Problem description: Return the first line, the line containing "revolution about +Z.", and every line between them, exactly as they stand.

[START Working data]

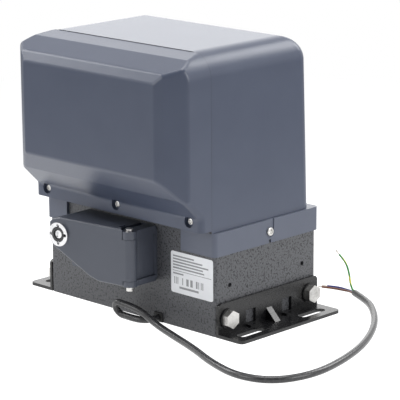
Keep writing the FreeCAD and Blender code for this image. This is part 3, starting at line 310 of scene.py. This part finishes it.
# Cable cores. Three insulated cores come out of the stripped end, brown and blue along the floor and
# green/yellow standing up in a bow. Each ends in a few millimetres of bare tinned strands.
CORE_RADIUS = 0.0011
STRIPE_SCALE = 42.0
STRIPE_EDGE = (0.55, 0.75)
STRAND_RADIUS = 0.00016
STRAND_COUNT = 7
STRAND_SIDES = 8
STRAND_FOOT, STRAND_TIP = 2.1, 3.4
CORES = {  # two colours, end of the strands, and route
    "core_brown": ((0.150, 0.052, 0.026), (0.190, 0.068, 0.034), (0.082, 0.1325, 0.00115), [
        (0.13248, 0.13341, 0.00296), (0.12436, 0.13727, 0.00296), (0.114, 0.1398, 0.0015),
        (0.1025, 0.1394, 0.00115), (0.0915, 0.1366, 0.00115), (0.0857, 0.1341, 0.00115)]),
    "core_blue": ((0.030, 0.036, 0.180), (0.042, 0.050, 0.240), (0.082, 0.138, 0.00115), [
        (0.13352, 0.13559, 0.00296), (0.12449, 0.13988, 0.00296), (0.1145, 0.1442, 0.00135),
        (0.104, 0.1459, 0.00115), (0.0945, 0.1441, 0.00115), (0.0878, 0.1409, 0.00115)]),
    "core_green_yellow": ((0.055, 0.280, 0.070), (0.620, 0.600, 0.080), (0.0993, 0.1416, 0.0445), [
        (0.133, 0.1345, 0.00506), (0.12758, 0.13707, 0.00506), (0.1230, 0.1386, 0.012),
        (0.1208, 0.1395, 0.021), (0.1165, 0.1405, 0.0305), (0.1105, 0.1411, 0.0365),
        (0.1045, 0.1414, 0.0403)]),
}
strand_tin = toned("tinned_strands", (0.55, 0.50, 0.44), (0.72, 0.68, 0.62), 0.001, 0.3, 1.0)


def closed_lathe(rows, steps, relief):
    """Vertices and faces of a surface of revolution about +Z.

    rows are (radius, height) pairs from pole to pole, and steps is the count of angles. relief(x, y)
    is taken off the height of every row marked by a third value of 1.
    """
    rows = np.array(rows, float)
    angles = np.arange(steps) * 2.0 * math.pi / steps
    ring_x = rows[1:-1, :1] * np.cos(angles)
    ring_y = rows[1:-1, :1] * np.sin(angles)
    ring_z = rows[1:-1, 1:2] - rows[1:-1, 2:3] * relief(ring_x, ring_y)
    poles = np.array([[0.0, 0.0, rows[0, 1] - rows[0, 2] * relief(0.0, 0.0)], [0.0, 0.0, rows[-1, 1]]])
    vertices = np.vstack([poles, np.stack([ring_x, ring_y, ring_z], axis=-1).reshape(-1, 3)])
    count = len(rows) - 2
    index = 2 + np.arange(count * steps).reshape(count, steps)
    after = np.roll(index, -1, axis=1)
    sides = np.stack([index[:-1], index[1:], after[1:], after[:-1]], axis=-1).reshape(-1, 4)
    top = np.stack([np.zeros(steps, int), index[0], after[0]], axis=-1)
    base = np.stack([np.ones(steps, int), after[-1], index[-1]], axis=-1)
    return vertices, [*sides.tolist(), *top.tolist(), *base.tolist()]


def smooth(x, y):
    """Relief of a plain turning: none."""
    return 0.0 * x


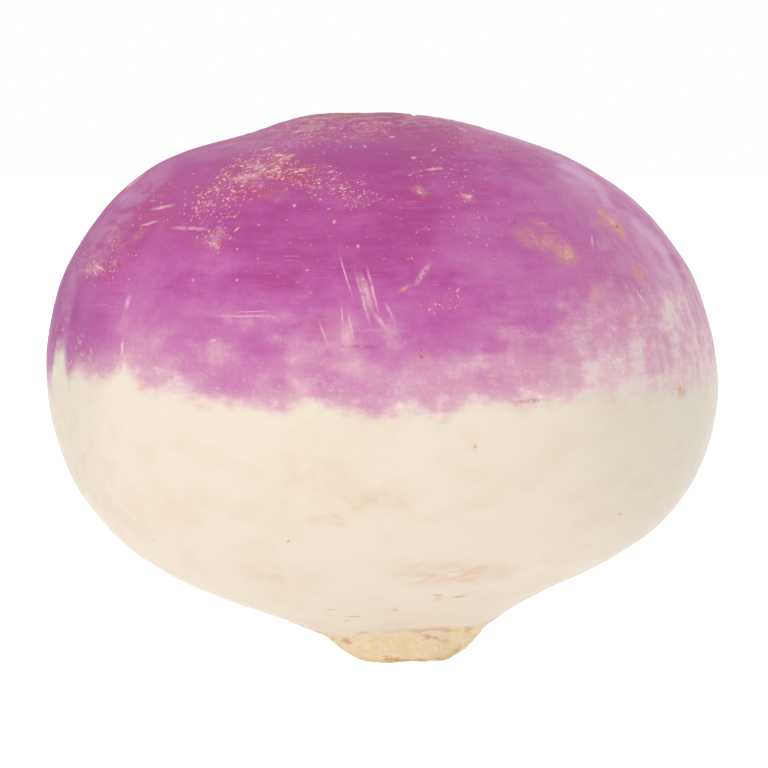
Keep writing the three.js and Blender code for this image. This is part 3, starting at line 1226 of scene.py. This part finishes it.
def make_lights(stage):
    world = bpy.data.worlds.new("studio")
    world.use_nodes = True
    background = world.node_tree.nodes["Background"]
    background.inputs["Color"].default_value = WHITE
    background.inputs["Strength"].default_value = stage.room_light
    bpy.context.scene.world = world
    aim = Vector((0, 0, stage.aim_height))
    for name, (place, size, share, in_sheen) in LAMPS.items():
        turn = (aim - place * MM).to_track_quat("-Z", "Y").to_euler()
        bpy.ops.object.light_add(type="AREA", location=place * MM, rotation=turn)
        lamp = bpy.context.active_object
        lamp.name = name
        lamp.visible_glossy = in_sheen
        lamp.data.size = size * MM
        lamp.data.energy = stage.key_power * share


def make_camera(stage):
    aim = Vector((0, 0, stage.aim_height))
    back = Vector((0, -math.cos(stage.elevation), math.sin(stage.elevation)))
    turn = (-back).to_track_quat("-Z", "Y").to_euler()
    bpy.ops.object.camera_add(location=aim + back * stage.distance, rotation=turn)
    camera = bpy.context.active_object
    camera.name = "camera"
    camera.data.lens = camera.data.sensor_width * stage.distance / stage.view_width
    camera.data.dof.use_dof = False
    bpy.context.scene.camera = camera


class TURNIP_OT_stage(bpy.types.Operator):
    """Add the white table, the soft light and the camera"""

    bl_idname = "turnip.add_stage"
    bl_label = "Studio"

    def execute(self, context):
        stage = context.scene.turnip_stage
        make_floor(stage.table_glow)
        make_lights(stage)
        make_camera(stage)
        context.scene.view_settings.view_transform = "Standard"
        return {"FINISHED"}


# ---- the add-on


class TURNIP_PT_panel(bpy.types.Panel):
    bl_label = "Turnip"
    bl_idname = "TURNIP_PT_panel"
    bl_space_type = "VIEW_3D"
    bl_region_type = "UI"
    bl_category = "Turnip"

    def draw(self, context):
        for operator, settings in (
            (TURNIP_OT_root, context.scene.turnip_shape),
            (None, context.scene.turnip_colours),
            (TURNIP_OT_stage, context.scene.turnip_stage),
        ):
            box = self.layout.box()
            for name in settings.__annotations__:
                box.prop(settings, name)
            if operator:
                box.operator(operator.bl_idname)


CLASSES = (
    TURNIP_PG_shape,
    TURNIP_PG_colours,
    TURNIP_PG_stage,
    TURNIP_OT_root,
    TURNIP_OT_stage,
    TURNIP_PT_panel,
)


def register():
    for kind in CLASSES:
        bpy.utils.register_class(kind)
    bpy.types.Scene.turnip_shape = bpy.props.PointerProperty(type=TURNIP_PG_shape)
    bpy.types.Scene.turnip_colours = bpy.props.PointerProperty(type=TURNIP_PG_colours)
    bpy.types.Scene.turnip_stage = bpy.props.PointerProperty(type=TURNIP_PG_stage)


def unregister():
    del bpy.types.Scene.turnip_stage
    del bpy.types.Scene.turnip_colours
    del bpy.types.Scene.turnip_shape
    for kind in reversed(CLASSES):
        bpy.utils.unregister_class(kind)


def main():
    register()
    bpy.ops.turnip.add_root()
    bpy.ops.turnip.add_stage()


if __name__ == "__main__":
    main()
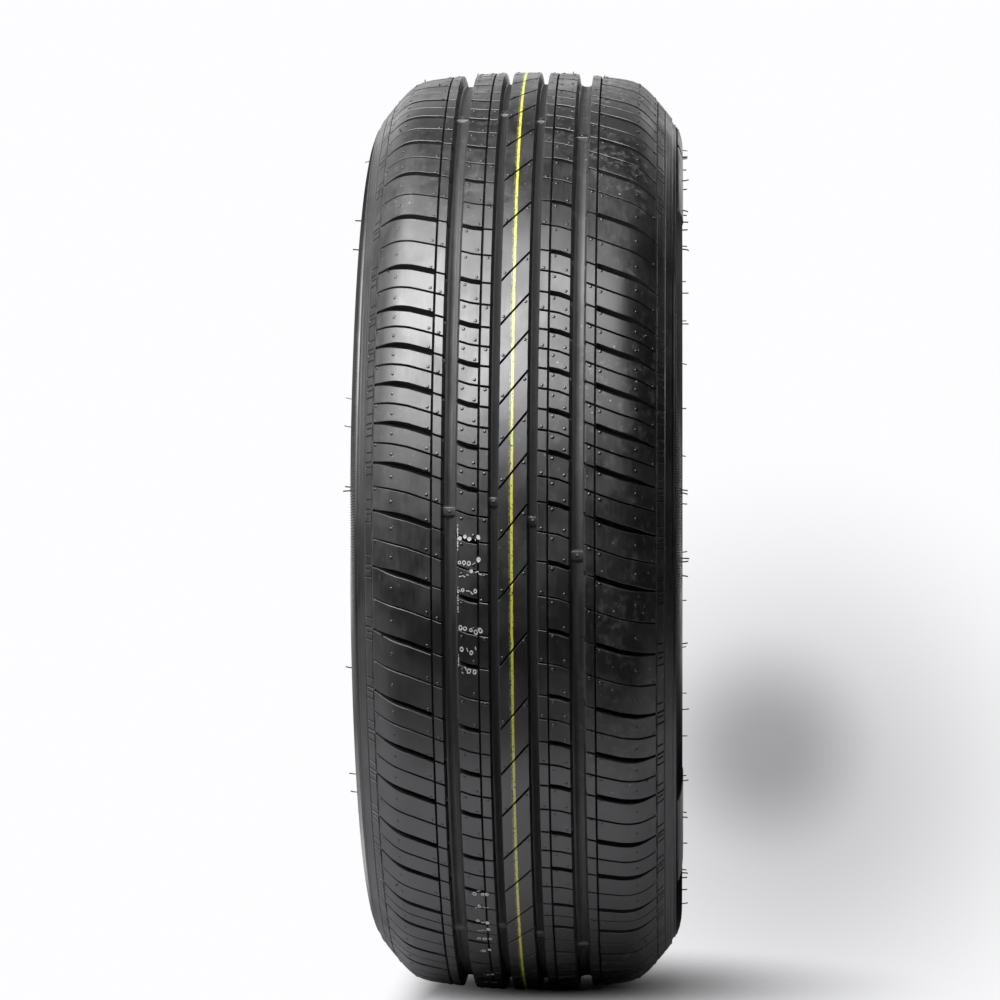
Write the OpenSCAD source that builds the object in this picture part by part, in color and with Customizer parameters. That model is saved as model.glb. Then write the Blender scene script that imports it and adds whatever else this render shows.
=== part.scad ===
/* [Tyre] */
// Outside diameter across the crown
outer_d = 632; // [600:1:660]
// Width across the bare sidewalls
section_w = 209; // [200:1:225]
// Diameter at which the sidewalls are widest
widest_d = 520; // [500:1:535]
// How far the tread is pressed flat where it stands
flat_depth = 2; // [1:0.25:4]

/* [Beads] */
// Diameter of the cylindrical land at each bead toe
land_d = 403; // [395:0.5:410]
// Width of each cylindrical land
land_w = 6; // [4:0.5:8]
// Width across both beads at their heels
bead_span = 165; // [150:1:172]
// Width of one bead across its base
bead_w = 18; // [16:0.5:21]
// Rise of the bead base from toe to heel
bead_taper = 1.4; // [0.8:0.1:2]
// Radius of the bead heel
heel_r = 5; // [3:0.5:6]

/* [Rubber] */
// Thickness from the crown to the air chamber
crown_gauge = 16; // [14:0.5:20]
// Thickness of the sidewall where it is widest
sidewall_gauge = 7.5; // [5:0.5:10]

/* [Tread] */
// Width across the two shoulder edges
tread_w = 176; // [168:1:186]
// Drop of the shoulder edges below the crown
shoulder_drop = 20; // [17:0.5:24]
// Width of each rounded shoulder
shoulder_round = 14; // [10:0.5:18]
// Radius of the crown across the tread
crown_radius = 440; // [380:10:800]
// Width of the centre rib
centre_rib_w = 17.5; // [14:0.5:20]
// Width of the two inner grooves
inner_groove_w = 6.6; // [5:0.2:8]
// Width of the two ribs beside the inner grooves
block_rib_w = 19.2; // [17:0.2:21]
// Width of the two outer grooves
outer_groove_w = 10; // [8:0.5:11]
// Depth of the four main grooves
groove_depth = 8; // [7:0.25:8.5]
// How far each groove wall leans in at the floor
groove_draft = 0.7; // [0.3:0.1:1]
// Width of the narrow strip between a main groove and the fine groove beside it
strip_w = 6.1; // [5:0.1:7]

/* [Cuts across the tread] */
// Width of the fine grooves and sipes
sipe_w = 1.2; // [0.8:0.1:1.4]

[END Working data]

Problem solution:
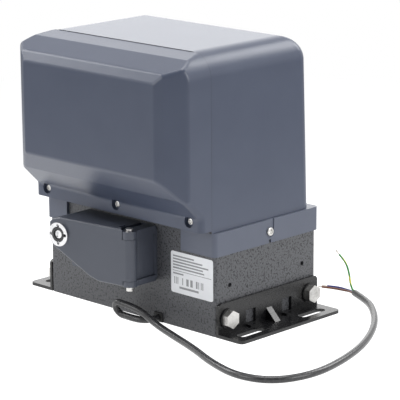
Keep writing the FreeCAD and Blender code for this image. This is part 3, starting at line 310 of scene.py. This part finishes it.
# Cable cores. Three insulated cores come out of the stripped end, brown and blue along the floor and
# green/yellow standing up in a bow. Each ends in a few millimetres of bare tinned strands.
CORE_RADIUS = 0.0011
STRIPE_SCALE = 42.0
STRIPE_EDGE = (0.55, 0.75)
STRAND_RADIUS = 0.00016
STRAND_COUNT = 7
STRAND_SIDES = 8
STRAND_FOOT, STRAND_TIP = 2.1, 3.4
CORES = {  # two colours, end of the strands, and route
    "core_brown": ((0.150, 0.052, 0.026), (0.190, 0.068, 0.034), (0.082, 0.1325, 0.00115), [
        (0.13248, 0.13341, 0.00296), (0.12436, 0.13727, 0.00296), (0.114, 0.1398, 0.0015),
        (0.1025, 0.1394, 0.00115), (0.0915, 0.1366, 0.00115), (0.0857, 0.1341, 0.00115)]),
    "core_blue": ((0.030, 0.036, 0.180), (0.042, 0.050, 0.240), (0.082, 0.138, 0.00115), [
        (0.13352, 0.13559, 0.00296), (0.12449, 0.13988, 0.00296), (0.1145, 0.1442, 0.00135),
        (0.104, 0.1459, 0.00115), (0.0945, 0.1441, 0.00115), (0.0878, 0.1409, 0.00115)]),
    "core_green_yellow": ((0.055, 0.280, 0.070), (0.620, 0.600, 0.080), (0.0993, 0.1416, 0.0445), [
        (0.133, 0.1345, 0.00506), (0.12758, 0.13707, 0.00506), (0.1230, 0.1386, 0.012),
        (0.1208, 0.1395, 0.021), (0.1165, 0.1405, 0.0305), (0.1105, 0.1411, 0.0365),
        (0.1045, 0.1414, 0.0403)]),
}
strand_tin = toned("tinned_strands", (0.55, 0.50, 0.44), (0.72, 0.68, 0.62), 0.001, 0.3, 1.0)


def closed_lathe(rows, steps, relief):
    """Vertices and faces of a surface of revolution about +Z.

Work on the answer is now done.